La solution viendra-t-elle de Suisse ou du Canada ? Depuis une poignée d’années, deux start-up proposent un nouveau concept de décarbonation de l’air : le captage direct (DAC). Cette fois, il ne s’agit plus de capturer le CO2 d’effluents industriels mais celui de l’air ambiant, dont la concentration n’excède pourtant pas 0,4 %. Spin-off de l’école polytechnique de Zurich, Climeworks commence à déployer ses systèmes de DAC, en Suisse et en Islande. Les quelques centaines de tonnes de gaz carbonique captées chaque année peuvent être revendues à des serristes ou des industriels. Voire minéralisées. Quelques contrats, notamment avec une filiale de Coca-Cola, ont déjà été conclus, se félicite la firme zurichoise. Motus en revanche sur le bilan carbone de l’opération. Les filtres aux amines, véritables cœurs du réacteur de la DAC, doivent régulièrement être régénérés par un sérieux coup de chaleur, probablement très énergivore.

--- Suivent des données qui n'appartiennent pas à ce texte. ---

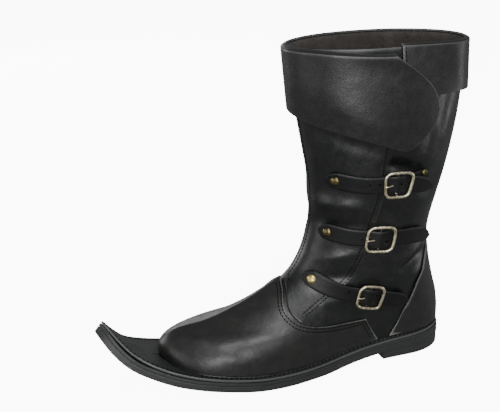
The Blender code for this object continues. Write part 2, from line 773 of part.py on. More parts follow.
def build_buckle(name, place, buckle, surface):
    corners = ((1, 1), (-1, 1), (-1, -1), (1, -1))
    points = []
    for k, (along, across) in enumerate(corners):
        for angle in (0, 30, 60, 90):
            a = math.radians(angle + 90 * k)
            x = along * (BUCKLE_LENGTH / 2 - BUCKLE_CORNER) + math.cos(a) * BUCKLE_CORNER
            y = across * (BUCKLE_HEIGHT / 2 - BUCKLE_CORNER) + math.sin(a) * BUCKLE_CORNER
            points.append(place(buckle + x, y, FRAME_LEVEL))
    frame = add_wire("buckle_" + name, points, BUCKLE_WIRE, surface, cyclic=True)

    reach = BUCKLE_HEIGHT / 2
    bar_points = []
    for share in (-1.0, -0.86, -0.76, 0.76, 0.86, 1.0):
        drop = 1 - ease(abs(share), 0.76, 1.0)
        level = FRAME_LEVEL + (BAR_LEVEL - FRAME_LEVEL) * drop
        bar_points.append(place(buckle, share * reach, level))
    bar = add_wire("buckle_" + name + "_bar", bar_points, BAR_WIRE, surface)
    bpy.data.collections["pointed_boot"].objects.unlink(bar)
    bpy.data.collections["cutters"].objects.link(bar)
    bar.hide_render = True
    bar.display_type = "WIRE"
    join = frame.modifiers.new("centre bar", "BOOLEAN")
    join.operation = "UNION"
    join.object = bar

    rest = FRAME_LEVEL + BUCKLE_WIRE + GAP + PIN_WIRE
    start = BUMP_REACH - 0.0035
    foot = strap_level(-start) + STRAP + GAP + PIN_WIRE
    side_bar = BUCKLE_LENGTH / 2
    pin = ((start, foot), (start + 0.0015, foot + 0.0004), (side_bar - 0.0020, rest - 0.0004),
           (side_bar - 0.0006, rest), (side_bar + 0.0008, rest - 0.0001))
    pin_points = [place(buckle - distance, 0.0, level) for distance, level in pin]
    add_wire("buckle_pin_" + name, pin_points, PIN_WIRE, surface)


def add_rivet(name, middle, normal, radius, surface):
    """A domed rivet head: a turned profile, set square to the leather."""
    steps = 4
    profile = [(radius * math.cos(a), RIVET_HEIGHT * math.sin(a))
               for a in spread(0.0, math.pi / 2, steps)]
    mesh = bpy.data.meshes.new(name)
    points = [(x, 0.0, z) for x, z in reversed(profile)] + [(0.0, 0.0, 0.0)]
    mesh.from_pydata(points, [(k, k + 1) for k in range(len(points) - 1)], [])
    made = add_object(name, mesh, surface)
    turn = made.modifiers.new("turned", "SCREW")
    turn.steps = turn.render_steps = 12
    turn.use_merge_vertices = True
    turn.merge_threshold = 0.00001
    made.location = middle
    made.rotation_mode = "QUATERNION"
    made.rotation_quaternion = normal.to_track_quat("Z", "Y")


def build_fastenings(leather, brass):
    for name, fastening in STRAP_SETS.items():
        length, place = strap_route(fastening.way)
        buckle = fastening.buckle * length
        build_strap(name, length, place, buckle, fastening.tail_point, leather)
        build_anchor(name, place, buckle, fastening.anchor_end, fastening.anchor_lift, leather)
        build_buckle(name, place, buckle, brass)
        level = STRAP_LEVEL + STRAP + GAP
        middle = place(RIVET_INSET, 0.0, level)
        normal = middle - place(RIVET_INSET, 0.0, 0.0)
        add_rivet("rivet_" + name, middle, normal, RIVET_RADIUS, brass)
        if fastening.anchor_lift > 0:
            at = buckle + fastening.anchor_end - RIVET_INSET
            lift = fastening.anchor_lift + BACK_RIVET_RADIUS
            middle = place(at, lift, SKIN_GAP + ANCHOR + GAP)
            normal = middle - place(at, lift, 0.0)
            add_rivet("anchor_rivet_" + name, middle, normal, BACK_RIVET_RADIUS, brass)


def main():
    for old in list(bpy.data.objects):
        bpy.data.objects.remove(old)
    for name in ("pointed_boot", "cutters"):
        group = bpy.data.collections.new(name)
        bpy.context.scene.collection.children.link(group)
    build_sole(material("sole_leather", (0.020, 0.020, 0.021), 0.60),
               material("insole_leather", (0.110, 0.085, 0.065), 0.80))
    build_upper(material("upper_leather", (0.018, 0.018, 0.020), 0.38))
    vamp = material("vamp_leather", (0.017, 0.018, 0.019), 0.34)
    build_vamp(vamp)
    build_counter(vamp)
    build_front_panel(material("panel_leather", (0.019, 0.018, 0.019), 0.40))
    build_cuff(material("cuff_leather", (0.022, 0.022, 0.023), 0.42))
    build_fastenings(material("strap_leather", (0.016, 0.016, 0.017), 0.45),
                     material("antique_brass", (0.52, 0.42, 0.24), 0.32, 1.0))


main()
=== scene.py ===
"""Looks of a pointed medieval buckle boot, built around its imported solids.

Metres throughout: -X is the toe, +X the back of the heel, -Y the outer side with the buckles,
+Y the inner side, +Z up.
"""

import math
from collections import namedtuple

import bmesh
import bpy
from mathutils import Matrix, Vector
from mathutils.bvhtree import BVHTree


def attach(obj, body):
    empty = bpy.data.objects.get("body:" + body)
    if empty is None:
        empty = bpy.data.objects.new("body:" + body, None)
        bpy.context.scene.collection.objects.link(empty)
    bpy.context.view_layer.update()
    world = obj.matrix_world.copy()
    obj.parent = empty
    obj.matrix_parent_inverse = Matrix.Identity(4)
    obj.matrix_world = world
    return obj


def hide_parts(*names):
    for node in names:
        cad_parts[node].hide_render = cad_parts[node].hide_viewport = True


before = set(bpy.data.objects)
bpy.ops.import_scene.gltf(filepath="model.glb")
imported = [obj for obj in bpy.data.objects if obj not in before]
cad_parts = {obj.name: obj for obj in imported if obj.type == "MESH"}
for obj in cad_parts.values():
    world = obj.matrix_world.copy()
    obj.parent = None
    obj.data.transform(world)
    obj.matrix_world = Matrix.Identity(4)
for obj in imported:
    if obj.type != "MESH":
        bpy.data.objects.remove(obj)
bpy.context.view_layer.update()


# The stacked sole: outsole, midsole and low heel, cut from stiff sole leather, pasted together
# and trimmed as one. Its edge is stained dark grey and rubbed, so it shines a little and shows
# faint lengthwise marks of the trimming knife. The heel is a block of two lifts.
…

Fondée par le climatologue David Keith, Carbon Engineering propose le même type de service que sa concurrente helvétique. Avec des moyens en plus. Soutenue par Bill Gates, l’entreprise canadienne vient de signer un deal avec Oxy Low Carbon Ventures, filiale de la compagnie pétrolière Occidental. Les deux partenaires construisent au Texas une installation qui captera un million de tonnes de gaz carbonique par an. Le gaz sera utilisé par les pétroliers pour doper la productivité de leurs puits de pétrole de schiste. La compagnie aérienne United Airlines et le distributeur en ligne Shopify ont déjà signé avec Carbon Engineering pour alléger leur bilan carbone. Cela suffira-t-il ?

Selon les climatologues du Global Carbon Budget, notre budget carbone pour stabiliser le réchauffement à 1,5 °C est de 440 milliards de tonnes de CO2. Au rythme actuel d’émission, nous l’aurons épuisé dans une dizaine d’années. Les « émissions négatives » risquent de ne pas suffire.